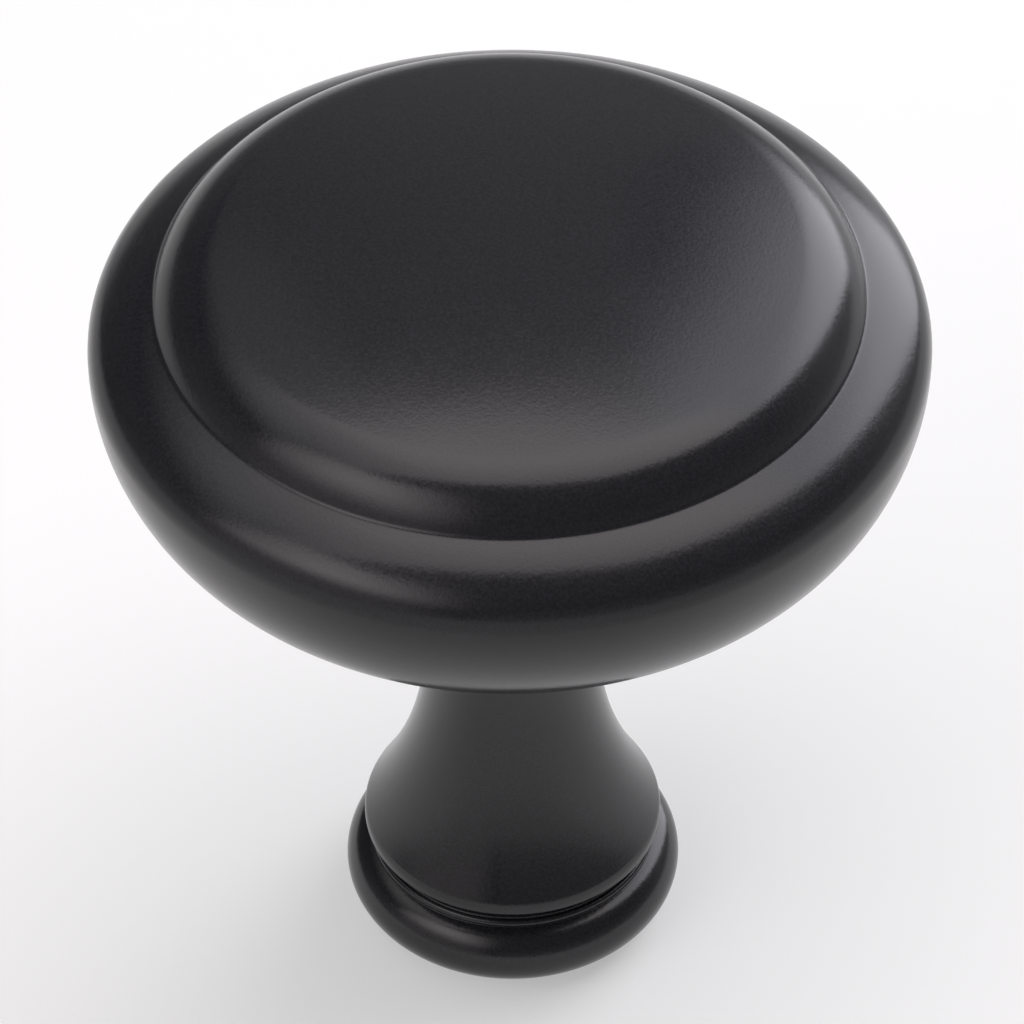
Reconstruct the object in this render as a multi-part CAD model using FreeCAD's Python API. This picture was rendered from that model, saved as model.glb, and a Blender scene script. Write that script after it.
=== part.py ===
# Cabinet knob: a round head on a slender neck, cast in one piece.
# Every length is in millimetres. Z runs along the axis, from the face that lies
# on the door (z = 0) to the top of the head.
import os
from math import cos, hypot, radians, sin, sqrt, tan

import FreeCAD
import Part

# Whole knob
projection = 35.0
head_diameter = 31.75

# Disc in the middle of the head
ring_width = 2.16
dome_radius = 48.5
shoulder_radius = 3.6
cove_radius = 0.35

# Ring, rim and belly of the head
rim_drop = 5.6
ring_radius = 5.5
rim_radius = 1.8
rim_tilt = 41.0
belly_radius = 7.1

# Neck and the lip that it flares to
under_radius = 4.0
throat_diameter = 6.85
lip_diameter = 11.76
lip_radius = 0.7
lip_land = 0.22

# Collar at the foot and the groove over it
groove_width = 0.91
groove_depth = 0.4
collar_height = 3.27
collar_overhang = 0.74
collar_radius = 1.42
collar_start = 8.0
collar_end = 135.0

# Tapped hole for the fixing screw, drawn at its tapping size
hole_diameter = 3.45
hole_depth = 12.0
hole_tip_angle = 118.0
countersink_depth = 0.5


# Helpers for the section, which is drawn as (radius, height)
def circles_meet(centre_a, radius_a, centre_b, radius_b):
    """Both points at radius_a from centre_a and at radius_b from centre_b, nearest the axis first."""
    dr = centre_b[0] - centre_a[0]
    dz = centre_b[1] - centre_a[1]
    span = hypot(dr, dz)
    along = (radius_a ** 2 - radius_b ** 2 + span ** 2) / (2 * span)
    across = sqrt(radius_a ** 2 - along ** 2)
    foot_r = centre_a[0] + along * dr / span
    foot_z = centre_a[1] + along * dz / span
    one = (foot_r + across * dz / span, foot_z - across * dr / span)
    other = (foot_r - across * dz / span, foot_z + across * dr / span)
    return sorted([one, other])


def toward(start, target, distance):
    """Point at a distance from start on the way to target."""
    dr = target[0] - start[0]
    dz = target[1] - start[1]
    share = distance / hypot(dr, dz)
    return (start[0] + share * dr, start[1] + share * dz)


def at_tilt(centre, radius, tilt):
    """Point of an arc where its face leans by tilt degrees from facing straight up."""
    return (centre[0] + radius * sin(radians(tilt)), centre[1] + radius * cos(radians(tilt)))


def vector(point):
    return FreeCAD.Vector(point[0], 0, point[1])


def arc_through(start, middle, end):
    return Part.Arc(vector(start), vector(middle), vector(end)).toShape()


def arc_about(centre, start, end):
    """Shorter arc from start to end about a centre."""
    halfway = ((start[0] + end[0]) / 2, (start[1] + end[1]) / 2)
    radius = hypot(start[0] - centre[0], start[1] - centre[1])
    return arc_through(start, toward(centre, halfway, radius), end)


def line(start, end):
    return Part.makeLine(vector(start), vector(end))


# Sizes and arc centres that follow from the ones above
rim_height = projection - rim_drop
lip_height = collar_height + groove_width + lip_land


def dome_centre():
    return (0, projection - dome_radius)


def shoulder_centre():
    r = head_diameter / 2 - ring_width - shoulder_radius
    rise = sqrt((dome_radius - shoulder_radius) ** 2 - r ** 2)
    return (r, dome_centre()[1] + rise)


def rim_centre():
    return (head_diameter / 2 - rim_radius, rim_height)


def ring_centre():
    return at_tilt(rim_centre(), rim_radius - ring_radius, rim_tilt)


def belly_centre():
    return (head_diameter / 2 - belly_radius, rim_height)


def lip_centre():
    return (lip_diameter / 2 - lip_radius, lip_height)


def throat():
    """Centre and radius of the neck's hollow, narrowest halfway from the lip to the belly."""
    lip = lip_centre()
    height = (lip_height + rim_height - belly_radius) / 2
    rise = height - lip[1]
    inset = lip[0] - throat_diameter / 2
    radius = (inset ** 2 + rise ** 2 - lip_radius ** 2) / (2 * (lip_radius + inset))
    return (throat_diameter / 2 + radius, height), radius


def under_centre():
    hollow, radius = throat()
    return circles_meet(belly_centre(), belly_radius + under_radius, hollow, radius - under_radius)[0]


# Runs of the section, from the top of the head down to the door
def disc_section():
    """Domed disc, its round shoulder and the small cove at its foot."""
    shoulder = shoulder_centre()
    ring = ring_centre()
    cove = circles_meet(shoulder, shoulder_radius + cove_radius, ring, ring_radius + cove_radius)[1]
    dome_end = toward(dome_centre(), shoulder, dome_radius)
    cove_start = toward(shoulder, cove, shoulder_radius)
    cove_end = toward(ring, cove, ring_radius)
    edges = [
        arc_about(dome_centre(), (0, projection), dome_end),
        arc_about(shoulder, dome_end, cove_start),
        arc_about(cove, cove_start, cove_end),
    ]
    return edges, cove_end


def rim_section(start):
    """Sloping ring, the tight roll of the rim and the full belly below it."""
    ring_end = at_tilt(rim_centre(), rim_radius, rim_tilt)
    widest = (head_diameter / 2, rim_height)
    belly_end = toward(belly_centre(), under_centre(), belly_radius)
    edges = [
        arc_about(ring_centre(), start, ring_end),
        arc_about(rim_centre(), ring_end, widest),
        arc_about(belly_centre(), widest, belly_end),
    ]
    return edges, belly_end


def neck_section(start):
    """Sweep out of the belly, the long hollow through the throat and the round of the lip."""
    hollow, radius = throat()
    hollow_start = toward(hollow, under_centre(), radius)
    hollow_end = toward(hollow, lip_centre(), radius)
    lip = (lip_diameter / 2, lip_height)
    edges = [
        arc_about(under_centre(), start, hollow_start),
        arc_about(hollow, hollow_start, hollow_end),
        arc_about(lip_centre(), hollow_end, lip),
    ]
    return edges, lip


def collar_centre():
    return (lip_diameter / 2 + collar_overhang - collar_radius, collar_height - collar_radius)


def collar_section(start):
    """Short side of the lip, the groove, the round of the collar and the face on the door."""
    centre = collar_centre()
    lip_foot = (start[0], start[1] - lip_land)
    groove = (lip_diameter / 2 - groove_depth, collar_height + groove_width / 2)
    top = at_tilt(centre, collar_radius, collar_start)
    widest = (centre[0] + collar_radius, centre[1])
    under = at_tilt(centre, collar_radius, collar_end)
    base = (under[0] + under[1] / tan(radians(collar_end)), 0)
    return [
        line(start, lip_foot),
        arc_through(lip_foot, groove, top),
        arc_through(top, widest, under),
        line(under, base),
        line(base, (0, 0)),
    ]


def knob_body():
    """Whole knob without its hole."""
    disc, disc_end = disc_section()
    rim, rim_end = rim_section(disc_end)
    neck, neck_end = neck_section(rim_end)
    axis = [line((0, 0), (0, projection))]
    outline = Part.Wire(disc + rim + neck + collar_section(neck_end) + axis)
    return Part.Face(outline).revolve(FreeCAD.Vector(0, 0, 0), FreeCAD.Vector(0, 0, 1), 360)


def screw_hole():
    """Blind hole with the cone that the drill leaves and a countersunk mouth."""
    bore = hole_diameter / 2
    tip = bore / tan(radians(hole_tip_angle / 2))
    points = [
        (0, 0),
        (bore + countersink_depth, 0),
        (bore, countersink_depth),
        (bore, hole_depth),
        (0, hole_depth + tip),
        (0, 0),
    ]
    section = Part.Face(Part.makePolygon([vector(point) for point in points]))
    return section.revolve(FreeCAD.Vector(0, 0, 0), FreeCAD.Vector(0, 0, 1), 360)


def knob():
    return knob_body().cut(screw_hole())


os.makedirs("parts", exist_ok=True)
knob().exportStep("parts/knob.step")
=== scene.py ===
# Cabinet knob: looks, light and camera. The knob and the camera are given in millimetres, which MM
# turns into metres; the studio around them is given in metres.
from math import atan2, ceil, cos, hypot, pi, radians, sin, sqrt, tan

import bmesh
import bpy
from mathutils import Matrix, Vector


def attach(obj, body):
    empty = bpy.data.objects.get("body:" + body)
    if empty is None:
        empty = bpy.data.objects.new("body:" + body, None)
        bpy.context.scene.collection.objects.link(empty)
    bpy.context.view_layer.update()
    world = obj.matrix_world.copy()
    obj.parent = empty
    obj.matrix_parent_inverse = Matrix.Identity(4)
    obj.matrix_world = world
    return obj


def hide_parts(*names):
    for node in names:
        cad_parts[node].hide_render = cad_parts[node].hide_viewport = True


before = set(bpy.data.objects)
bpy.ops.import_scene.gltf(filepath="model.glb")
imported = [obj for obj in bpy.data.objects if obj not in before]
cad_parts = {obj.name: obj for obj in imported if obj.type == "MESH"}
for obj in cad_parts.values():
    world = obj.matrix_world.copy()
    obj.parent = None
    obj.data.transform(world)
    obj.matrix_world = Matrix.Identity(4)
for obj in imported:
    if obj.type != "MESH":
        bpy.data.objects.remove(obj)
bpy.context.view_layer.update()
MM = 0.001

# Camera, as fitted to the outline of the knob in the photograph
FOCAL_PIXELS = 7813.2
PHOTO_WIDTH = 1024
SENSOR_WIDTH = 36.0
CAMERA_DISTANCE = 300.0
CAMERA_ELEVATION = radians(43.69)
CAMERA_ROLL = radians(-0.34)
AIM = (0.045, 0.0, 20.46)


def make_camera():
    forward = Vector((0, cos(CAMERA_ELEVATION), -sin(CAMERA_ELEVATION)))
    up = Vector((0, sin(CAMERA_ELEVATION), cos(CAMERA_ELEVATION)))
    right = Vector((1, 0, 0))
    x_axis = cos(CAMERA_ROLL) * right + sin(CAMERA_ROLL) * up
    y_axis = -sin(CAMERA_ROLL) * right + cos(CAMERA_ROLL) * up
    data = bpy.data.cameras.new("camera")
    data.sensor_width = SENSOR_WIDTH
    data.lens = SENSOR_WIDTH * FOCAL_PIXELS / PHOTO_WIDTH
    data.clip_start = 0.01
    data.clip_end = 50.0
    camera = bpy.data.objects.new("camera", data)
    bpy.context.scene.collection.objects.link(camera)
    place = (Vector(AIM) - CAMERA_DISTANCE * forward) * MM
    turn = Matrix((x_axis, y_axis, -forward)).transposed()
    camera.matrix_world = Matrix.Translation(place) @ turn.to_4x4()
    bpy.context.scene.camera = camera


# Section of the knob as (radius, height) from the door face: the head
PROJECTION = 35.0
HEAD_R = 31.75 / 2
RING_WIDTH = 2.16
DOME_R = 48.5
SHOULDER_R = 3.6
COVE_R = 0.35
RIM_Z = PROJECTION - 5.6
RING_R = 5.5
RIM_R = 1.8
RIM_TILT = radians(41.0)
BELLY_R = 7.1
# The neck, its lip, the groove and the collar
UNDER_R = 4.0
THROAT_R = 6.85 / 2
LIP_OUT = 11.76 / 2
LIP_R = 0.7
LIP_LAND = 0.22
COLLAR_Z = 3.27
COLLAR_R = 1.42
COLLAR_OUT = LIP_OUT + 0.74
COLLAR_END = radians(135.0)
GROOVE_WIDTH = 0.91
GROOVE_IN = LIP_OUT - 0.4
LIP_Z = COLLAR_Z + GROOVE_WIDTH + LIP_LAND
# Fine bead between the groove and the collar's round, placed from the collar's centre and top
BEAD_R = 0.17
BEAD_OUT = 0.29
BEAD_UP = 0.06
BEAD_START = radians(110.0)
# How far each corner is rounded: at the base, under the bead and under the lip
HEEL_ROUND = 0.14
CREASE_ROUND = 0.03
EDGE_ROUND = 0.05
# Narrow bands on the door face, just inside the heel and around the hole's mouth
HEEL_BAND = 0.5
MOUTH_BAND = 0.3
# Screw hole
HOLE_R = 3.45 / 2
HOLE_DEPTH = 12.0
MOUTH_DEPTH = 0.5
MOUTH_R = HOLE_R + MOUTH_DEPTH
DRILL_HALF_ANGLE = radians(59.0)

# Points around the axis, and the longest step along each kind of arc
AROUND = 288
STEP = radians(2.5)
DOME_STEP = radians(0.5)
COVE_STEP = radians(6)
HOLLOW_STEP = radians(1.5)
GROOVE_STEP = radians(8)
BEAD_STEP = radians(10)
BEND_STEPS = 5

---

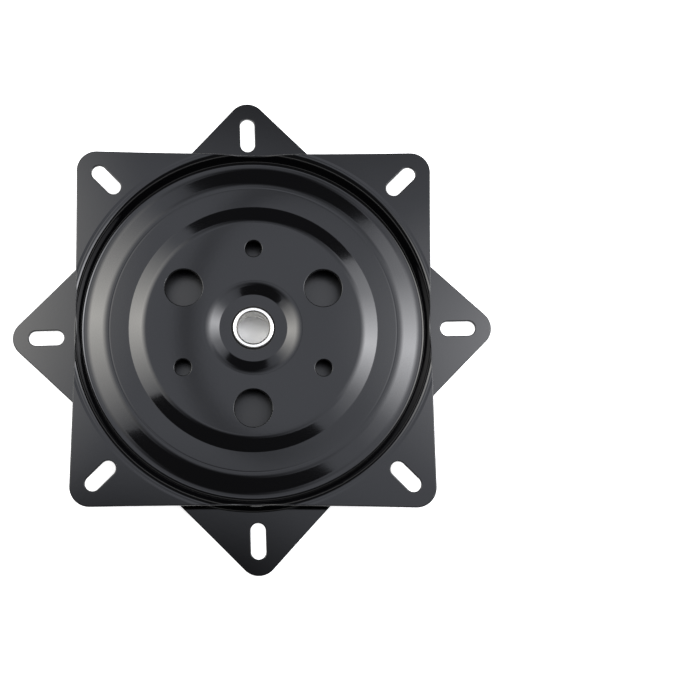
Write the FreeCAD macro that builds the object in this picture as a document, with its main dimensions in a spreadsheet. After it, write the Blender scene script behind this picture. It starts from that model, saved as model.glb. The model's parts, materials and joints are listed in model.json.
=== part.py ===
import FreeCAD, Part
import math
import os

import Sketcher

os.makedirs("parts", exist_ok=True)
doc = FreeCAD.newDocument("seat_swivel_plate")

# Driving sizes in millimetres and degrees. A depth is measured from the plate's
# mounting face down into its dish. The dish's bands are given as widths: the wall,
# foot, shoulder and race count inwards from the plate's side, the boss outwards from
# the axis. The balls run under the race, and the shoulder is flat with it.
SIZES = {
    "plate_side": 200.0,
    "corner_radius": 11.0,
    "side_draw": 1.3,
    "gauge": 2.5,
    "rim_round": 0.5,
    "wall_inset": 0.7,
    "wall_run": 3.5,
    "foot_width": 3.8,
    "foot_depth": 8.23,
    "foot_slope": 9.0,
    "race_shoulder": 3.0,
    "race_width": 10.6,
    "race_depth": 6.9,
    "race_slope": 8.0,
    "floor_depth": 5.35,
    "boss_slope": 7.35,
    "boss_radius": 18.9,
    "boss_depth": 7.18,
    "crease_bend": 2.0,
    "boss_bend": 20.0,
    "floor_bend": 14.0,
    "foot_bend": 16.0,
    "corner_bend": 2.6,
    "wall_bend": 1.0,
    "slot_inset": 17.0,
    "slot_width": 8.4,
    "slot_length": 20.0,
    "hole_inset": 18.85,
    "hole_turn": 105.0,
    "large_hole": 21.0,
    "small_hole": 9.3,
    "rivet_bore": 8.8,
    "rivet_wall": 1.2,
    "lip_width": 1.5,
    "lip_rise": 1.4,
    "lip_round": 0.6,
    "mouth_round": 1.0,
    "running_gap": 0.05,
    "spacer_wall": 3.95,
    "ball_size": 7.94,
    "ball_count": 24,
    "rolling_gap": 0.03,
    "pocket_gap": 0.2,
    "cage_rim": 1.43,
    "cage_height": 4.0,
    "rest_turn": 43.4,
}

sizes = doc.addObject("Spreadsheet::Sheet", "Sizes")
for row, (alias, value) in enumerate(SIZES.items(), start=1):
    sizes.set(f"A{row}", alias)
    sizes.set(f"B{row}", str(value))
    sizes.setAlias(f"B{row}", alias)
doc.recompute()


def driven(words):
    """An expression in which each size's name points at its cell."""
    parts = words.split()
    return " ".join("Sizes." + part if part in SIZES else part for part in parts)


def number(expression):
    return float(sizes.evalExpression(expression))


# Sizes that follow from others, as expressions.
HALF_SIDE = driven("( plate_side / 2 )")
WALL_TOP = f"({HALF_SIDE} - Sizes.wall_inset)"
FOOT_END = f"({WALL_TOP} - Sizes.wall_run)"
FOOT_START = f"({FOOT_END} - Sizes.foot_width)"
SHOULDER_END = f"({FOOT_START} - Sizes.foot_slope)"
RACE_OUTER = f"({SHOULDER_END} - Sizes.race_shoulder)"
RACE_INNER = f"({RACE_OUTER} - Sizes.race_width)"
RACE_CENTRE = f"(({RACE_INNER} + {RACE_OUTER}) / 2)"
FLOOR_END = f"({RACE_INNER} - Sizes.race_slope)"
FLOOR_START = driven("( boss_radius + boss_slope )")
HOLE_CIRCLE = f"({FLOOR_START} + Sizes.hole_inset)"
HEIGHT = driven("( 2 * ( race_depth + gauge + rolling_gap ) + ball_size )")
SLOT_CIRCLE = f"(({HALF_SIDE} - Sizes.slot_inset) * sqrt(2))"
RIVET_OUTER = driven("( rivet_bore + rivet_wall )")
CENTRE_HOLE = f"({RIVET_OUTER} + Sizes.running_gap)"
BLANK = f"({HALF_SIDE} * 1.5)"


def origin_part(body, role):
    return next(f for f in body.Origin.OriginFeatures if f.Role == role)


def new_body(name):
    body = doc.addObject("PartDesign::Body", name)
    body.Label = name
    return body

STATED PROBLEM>
Nothing but the lines from the line that contains "Reconstruct the object" through the line that contains "collar_end = 135.0" should be given again, each exactly as it stands, both ends included.

RESPONSE>
Reconstruct the object in this render as a multi-part CAD model using FreeCAD's Python API. This picture was rendered from that model, saved as model.glb, and a Blender scene script. Write that script after it.
=== part.py ===
# Cabinet knob: a round head on a slender neck, cast in one piece.
# Every length is in millimetres. Z runs along the axis, from the face that lies
# on the door (z = 0) to the top of the head.
import os
from math import cos, hypot, radians, sin, sqrt, tan

import FreeCAD
import Part

# Whole knob
projection = 35.0
head_diameter = 31.75

# Disc in the middle of the head
ring_width = 2.16
dome_radius = 48.5
shoulder_radius = 3.6
cove_radius = 0.35

# Ring, rim and belly of the head
rim_drop = 5.6
ring_radius = 5.5
rim_radius = 1.8
rim_tilt = 41.0
belly_radius = 7.1

# Neck and the lip that it flares to
under_radius = 4.0
throat_diameter = 6.85
lip_diameter = 11.76
lip_radius = 0.7
lip_land = 0.22

# Collar at the foot and the groove over it
groove_width = 0.91
groove_depth = 0.4
collar_height = 3.27
collar_overhang = 0.74
collar_radius = 1.42
collar_start = 8.0
collar_end = 135.0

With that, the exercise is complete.